[What needs to be done] All of the material below is to be repeated exactly.

·····

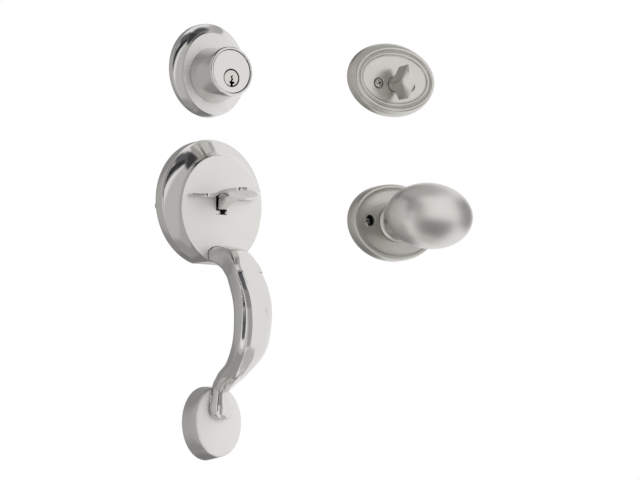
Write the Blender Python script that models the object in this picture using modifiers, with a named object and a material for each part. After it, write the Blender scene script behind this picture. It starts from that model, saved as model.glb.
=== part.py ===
# Entrance door handleset: exterior deadbolt and grip handle, interior thumbturn and egg knob.
# Metres, +Z up. The door's face is the plane Y = 0 and the room side is towards -Y.
# The origin is on the latch axis, on the door's face, behind the upper rose.
import bpy
import bmesh
import math
from mathutils import Matrix, Vector

for leftover in list(bpy.data.objects):
    bpy.data.objects.remove(leftover, do_unlink=True)

# Gap left between two pieces that touch, and how far a cutter runs on past what it cuts.
CLEARANCE = 0.0003
CUT_BEYOND = 0.0100

# Places of the four lock axes on the door's face.
INTERIOR_COLUMN = 0.1715
DEADBOLT_HEIGHT = 0.099
THUMBTURN_HEIGHT = 0.1068
KNOB_HEIGHT = -0.0035
LOWER_ROSE_DROP = 0.1706

# Exterior deadbolt rose. Its outline sits above the lock axis and its face is eccentric.
BOLT_ROSE_HALF_WIDTH = 0.0338
BOLT_ROSE_HALF_HEIGHT = 0.0365
BOLT_ROSE_RISE = 0.0050
BOLT_ROSE_DEPTH = 0.0117
BOLT_ROSE_RIM = 0.0045
BOLT_FACE_HALF_WIDTH = 0.0279
BOLT_FACE_HALF_HEIGHT = 0.0322
BOLT_FACE_DROP = 0.0035
BOLT_ROSE_WALL = 0.0022

# Cylinder guard, housing and plug.
CYLINDER_RADIUS = 0.0168
GUARD_BASE_RADIUS = 0.0215
GUARD_FRONT_RADIUS = 0.0194
GUARD_LENGTH = 0.0260
GUARD_BEAD = 0.0016
CYLINDER_RECESS = 0.0007
FLANGE_RADIUS = 0.0205
FLANGE_THICKNESS = 0.0060
PLUG_RADIUS = 0.0065
PLUG_DROP = 0.0052
PLUG_NECK_RADIUS = 0.0055
PLUG_NECK_LENGTH = 0.0045
CAP_WALL = 0.0026
KEYWAY_HALF_WIDTH = 0.0013
BOLT_SCREW_SPACING = 0.0148
TAILPIECE_LENGTH = 0.0400
TAILPIECE_WIDTH = 0.0060
TAILPIECE_THICKNESS = 0.0016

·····

[Right answer]
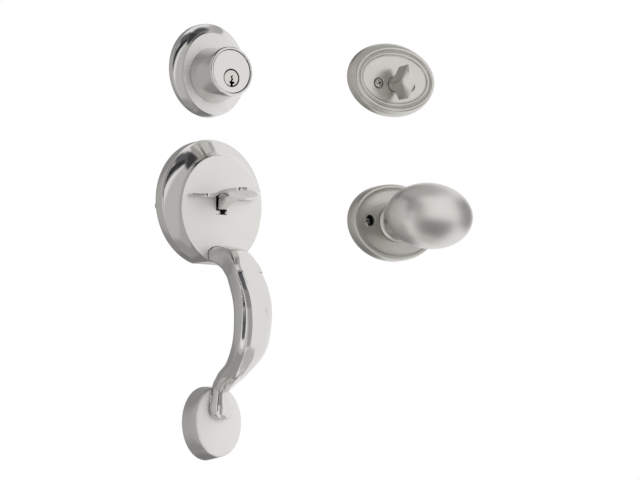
Write the Blender Python script that models the object in this picture using modifiers, with a named object and a material for each part. After it, write the Blender scene script behind this picture. It starts from that model, saved as model.glb.
=== part.py ===
# Entrance door handleset: exterior deadbolt and grip handle, interior thumbturn and egg knob.
# Metres, +Z up. The door's face is the plane Y = 0 and the room side is towards -Y.
# The origin is on the latch axis, on the door's face, behind the upper rose.
import bpy
import bmesh
import math
from mathutils import Matrix, Vector

for leftover in list(bpy.data.objects):
    bpy.data.objects.remove(leftover, do_unlink=True)

# Gap left between two pieces that touch, and how far a cutter runs on past what it cuts.
CLEARANCE = 0.0003
CUT_BEYOND = 0.0100

# Places of the four lock axes on the door's face.
INTERIOR_COLUMN = 0.1715
DEADBOLT_HEIGHT = 0.099
THUMBTURN_HEIGHT = 0.1068
KNOB_HEIGHT = -0.0035
LOWER_ROSE_DROP = 0.1706

# Exterior deadbolt rose. Its outline sits above the lock axis and its face is eccentric.
BOLT_ROSE_HALF_WIDTH = 0.0338
BOLT_ROSE_HALF_HEIGHT = 0.0365
BOLT_ROSE_RISE = 0.0050
BOLT_ROSE_DEPTH = 0.0117
BOLT_ROSE_RIM = 0.0045
BOLT_FACE_HALF_WIDTH = 0.0279
BOLT_FACE_HALF_HEIGHT = 0.0322
BOLT_FACE_DROP = 0.0035
BOLT_ROSE_WALL = 0.0022

# Cylinder guard, housing and plug.
CYLINDER_RADIUS = 0.0168
GUARD_BASE_RADIUS = 0.0215
GUARD_FRONT_RADIUS = 0.0194
GUARD_LENGTH = 0.0260
GUARD_BEAD = 0.0016
CYLINDER_RECESS = 0.0007
FLANGE_RADIUS = 0.0205
FLANGE_THICKNESS = 0.0060
PLUG_RADIUS = 0.0065
PLUG_DROP = 0.0052
PLUG_NECK_RADIUS = 0.0055
PLUG_NECK_LENGTH = 0.0045
CAP_WALL = 0.0026
KEYWAY_HALF_WIDTH = 0.0013
BOLT_SCREW_SPACING = 0.0148
TAILPIECE_LENGTH = 0.0400
TAILPIECE_WIDTH = 0.0060
TAILPIECE_THICKNESS = 0.0016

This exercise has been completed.